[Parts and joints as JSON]
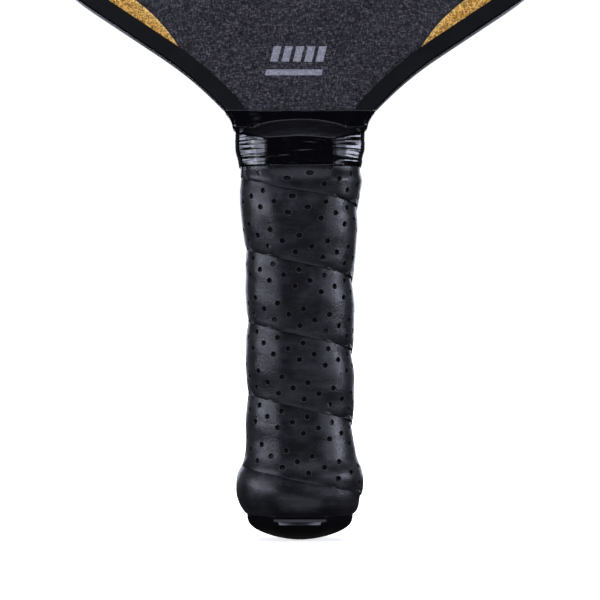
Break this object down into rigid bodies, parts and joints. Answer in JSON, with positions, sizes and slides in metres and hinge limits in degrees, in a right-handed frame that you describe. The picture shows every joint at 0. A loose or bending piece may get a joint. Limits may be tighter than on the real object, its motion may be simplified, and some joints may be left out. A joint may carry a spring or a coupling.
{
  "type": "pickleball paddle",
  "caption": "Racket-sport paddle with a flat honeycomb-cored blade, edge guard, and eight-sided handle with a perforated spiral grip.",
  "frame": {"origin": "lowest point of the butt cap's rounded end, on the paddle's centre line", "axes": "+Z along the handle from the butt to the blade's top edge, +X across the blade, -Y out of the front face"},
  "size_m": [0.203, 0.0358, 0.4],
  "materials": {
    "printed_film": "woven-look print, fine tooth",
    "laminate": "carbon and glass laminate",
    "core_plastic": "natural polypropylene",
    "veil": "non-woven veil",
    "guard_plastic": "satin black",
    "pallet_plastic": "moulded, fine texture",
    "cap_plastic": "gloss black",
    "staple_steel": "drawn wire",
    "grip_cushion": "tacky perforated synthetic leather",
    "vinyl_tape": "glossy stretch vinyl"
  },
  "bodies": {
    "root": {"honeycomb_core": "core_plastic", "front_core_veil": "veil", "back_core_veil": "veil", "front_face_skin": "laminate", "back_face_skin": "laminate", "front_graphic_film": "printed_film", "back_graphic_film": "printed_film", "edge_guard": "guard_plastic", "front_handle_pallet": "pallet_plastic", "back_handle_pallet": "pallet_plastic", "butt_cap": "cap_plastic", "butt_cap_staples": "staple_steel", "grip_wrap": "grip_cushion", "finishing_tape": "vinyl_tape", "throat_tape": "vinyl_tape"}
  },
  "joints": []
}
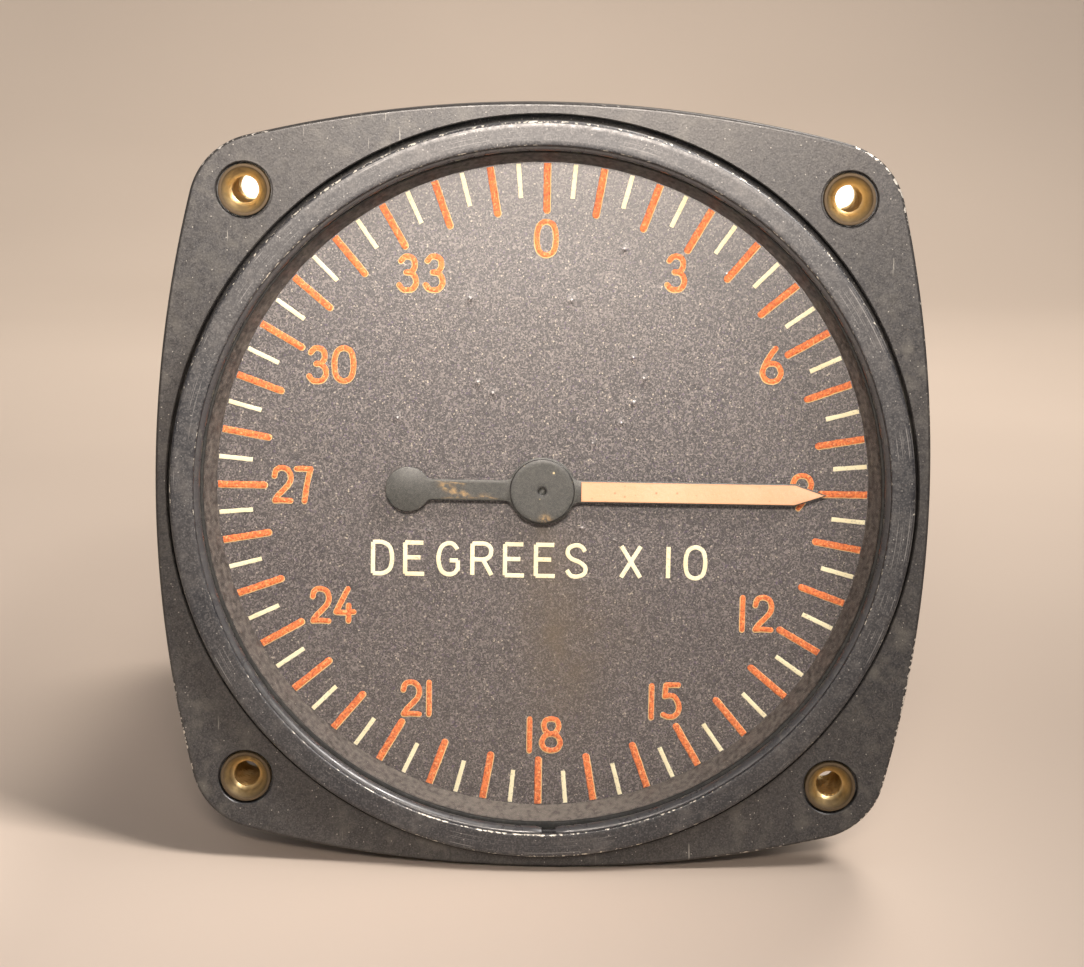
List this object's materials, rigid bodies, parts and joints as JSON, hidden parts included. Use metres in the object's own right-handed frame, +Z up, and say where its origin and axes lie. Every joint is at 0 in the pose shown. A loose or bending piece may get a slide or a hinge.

PROBLEM DESCRIPTION – Print out all the entries precisely as written.

THE OUTPUT –
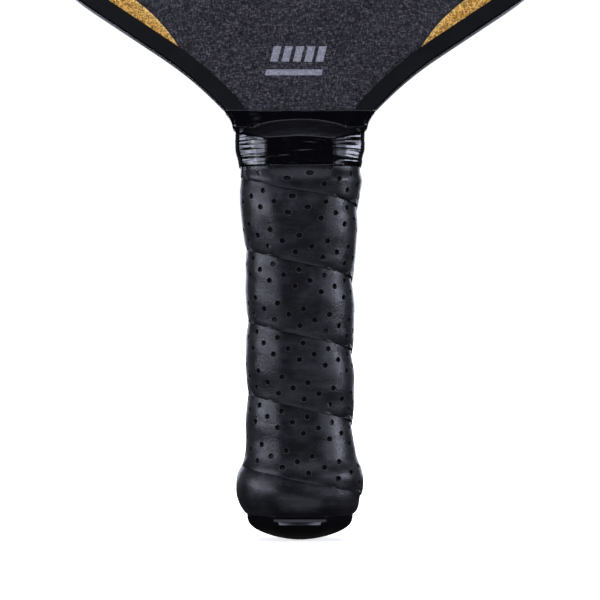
Break this object down into rigid bodies, parts and joints. Answer in JSON, with positions, sizes and slides in metres and hinge limits in degrees, in a right-handed frame that you describe. The picture shows every joint at 0. A loose or bending piece may get a joint. Limits may be tighter than on the real object, its motion may be simplified, and some joints may be left out. A joint may carry a spring or a coupling.
{
  "type": "pickleball paddle",
  "caption": "Racket-sport paddle with a flat honeycomb-cored blade, edge guard, and eight-sided handle with a perforated spiral grip.",
  "frame": {"origin": "lowest point of the butt cap's rounded end, on the paddle's centre line", "axes": "+Z along the handle from the butt to the blade's top edge, +X across the blade, -Y out of the front face"},
  "size_m": [0.203, 0.0358, 0.4],
  "materials": {
    "printed_film": "woven-look print, fine tooth",
    "laminate": "carbon and glass laminate",
    "core_plastic": "natural polypropylene",
    "veil": "non-woven veil",
    "guard_plastic": "satin black",
    "pallet_plastic": "moulded, fine texture",
    "cap_plastic": "gloss black",
    "staple_steel": "drawn wire",
    "grip_cushion": "tacky perforated synthetic leather",
    "vinyl_tape": "glossy stretch vinyl"
  },
  "bodies": {
    "root": {"honeycomb_core": "core_plastic", "front_core_veil": "veil", "back_core_veil": "veil", "front_face_skin": "laminate", "back_face_skin": "laminate", "front_graphic_film": "printed_film", "back_graphic_film": "printed_film", "edge_guard": "guard_plastic", "front_handle_pallet": "pallet_plastic", "back_handle_pallet": "pallet_plastic", "butt_cap": "cap_plastic", "butt_cap_staples": "staple_steel", "grip_wrap": "grip_cushion", "finishing_tape": "vinyl_tape", "throat_tape": "vinyl_tape"}
  },
  "joints": []
}
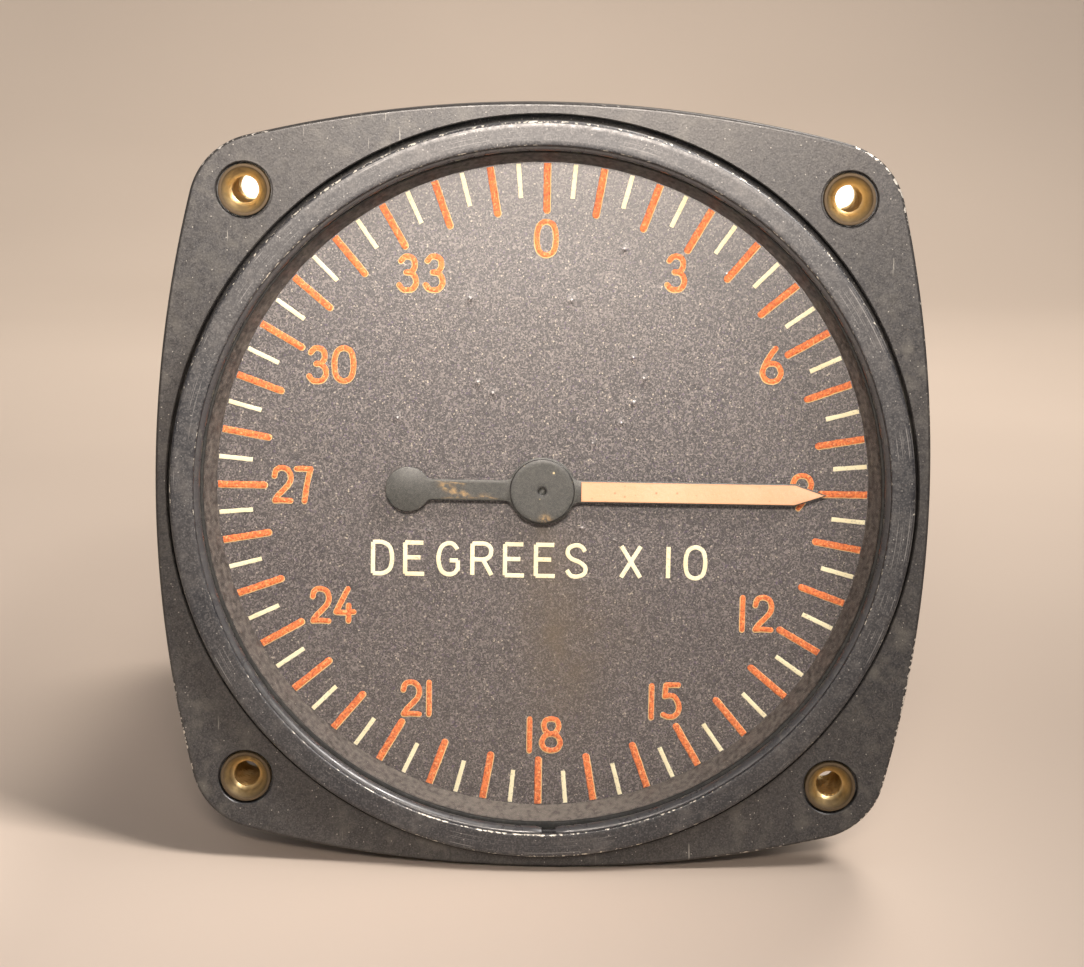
List this object's materials, rigid bodies, parts and joints as JSON, hidden parts included. Use metres in the object's own right-handed frame, +Z up, and say where its origin and axes lie. Every joint is at 0 in the pose shown. A loose or bending piece may get a slide or a hinge.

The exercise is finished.